What you are asked to do:
Print every line of the listing exactly, please.
+++++
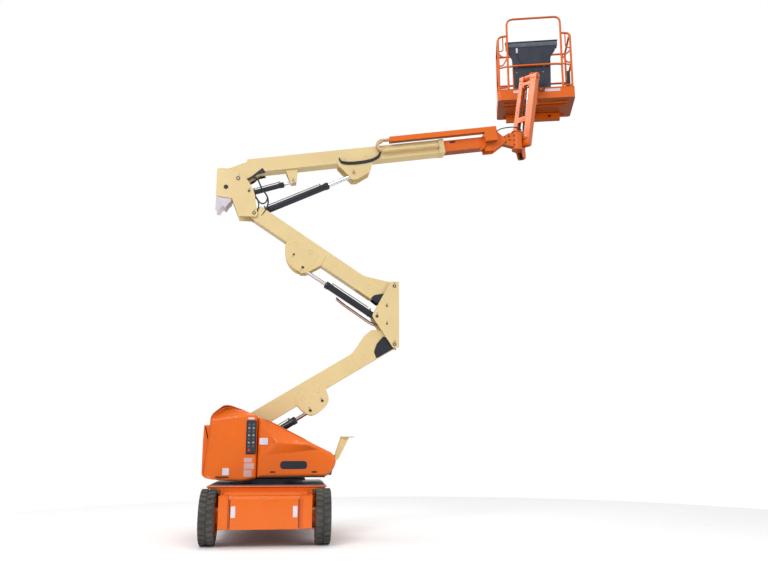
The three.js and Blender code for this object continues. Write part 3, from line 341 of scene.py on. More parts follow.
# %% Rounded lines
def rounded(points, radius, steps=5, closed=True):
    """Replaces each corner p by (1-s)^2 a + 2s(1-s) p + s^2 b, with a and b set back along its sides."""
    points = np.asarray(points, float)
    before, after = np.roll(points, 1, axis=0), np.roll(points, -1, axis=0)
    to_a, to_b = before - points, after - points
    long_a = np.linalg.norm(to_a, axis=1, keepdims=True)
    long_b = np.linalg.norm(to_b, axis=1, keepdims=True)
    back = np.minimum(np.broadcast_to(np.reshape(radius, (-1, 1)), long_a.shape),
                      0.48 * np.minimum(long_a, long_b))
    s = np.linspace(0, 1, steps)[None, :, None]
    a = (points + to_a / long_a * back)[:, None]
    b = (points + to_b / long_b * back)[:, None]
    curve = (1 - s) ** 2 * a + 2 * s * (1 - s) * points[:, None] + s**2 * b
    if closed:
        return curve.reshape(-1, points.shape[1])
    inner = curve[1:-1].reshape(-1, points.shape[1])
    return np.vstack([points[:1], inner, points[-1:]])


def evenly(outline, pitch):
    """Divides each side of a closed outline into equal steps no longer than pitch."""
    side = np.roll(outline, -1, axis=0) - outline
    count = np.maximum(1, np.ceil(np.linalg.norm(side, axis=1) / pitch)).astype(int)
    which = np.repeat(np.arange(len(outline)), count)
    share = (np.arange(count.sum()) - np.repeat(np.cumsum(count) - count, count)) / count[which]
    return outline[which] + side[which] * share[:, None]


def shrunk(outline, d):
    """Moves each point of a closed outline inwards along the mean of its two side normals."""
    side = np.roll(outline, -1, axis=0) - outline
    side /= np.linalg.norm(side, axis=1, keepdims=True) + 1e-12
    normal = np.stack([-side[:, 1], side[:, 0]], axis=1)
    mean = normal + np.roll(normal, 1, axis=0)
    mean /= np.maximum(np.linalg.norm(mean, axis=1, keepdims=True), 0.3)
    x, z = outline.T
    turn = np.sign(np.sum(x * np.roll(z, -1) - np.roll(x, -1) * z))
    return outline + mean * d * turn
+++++
Solution to the exercise:
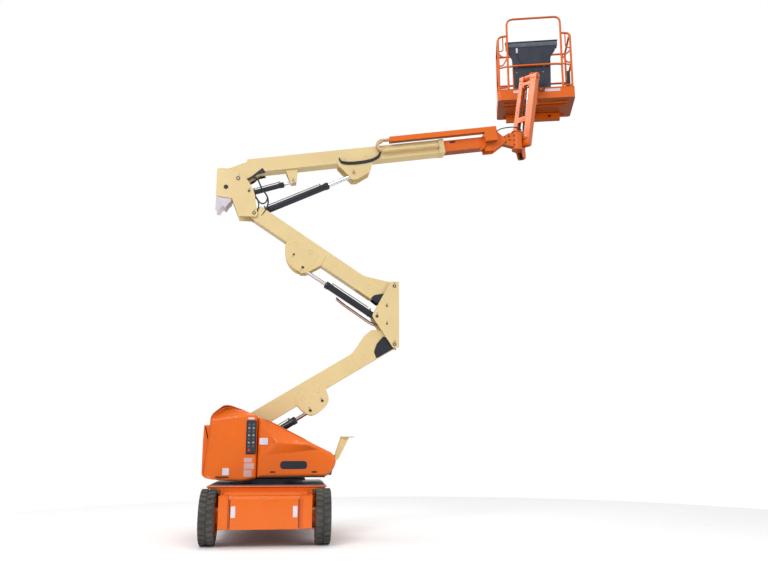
The three.js and Blender code for this object continues. Write part 3, from line 341 of scene.py on. More parts follow.
# %% Rounded lines
def rounded(points, radius, steps=5, closed=True):
    """Replaces each corner p by (1-s)^2 a + 2s(1-s) p + s^2 b, with a and b set back along its sides."""
    points = np.asarray(points, float)
    before, after = np.roll(points, 1, axis=0), np.roll(points, -1, axis=0)
    to_a, to_b = before - points, after - points
    long_a = np.linalg.norm(to_a, axis=1, keepdims=True)
    long_b = np.linalg.norm(to_b, axis=1, keepdims=True)
    back = np.minimum(np.broadcast_to(np.reshape(radius, (-1, 1)), long_a.shape),
                      0.48 * np.minimum(long_a, long_b))
    s = np.linspace(0, 1, steps)[None, :, None]
    a = (points + to_a / long_a * back)[:, None]
    b = (points + to_b / long_b * back)[:, None]
    curve = (1 - s) ** 2 * a + 2 * s * (1 - s) * points[:, None] + s**2 * b
    if closed:
        return curve.reshape(-1, points.shape[1])
    inner = curve[1:-1].reshape(-1, points.shape[1])
    return np.vstack([points[:1], inner, points[-1:]])


def evenly(outline, pitch):
    """Divides each side of a closed outline into equal steps no longer than pitch."""
    side = np.roll(outline, -1, axis=0) - outline
    count = np.maximum(1, np.ceil(np.linalg.norm(side, axis=1) / pitch)).astype(int)
    which = np.repeat(np.arange(len(outline)), count)
    share = (np.arange(count.sum()) - np.repeat(np.cumsum(count) - count, count)) / count[which]
    return outline[which] + side[which] * share[:, None]


def shrunk(outline, d):
    """Moves each point of a closed outline inwards along the mean of its two side normals."""
    side = np.roll(outline, -1, axis=0) - outline
    side /= np.linalg.norm(side, axis=1, keepdims=True) + 1e-12
    normal = np.stack([-side[:, 1], side[:, 0]], axis=1)
    mean = normal + np.roll(normal, 1, axis=0)
    mean /= np.maximum(np.linalg.norm(mean, axis=1, keepdims=True), 0.3)
    x, z = outline.T
    turn = np.sign(np.sum(x * np.roll(z, -1) - np.roll(x, -1) * z))
    return outline + mean * d * turn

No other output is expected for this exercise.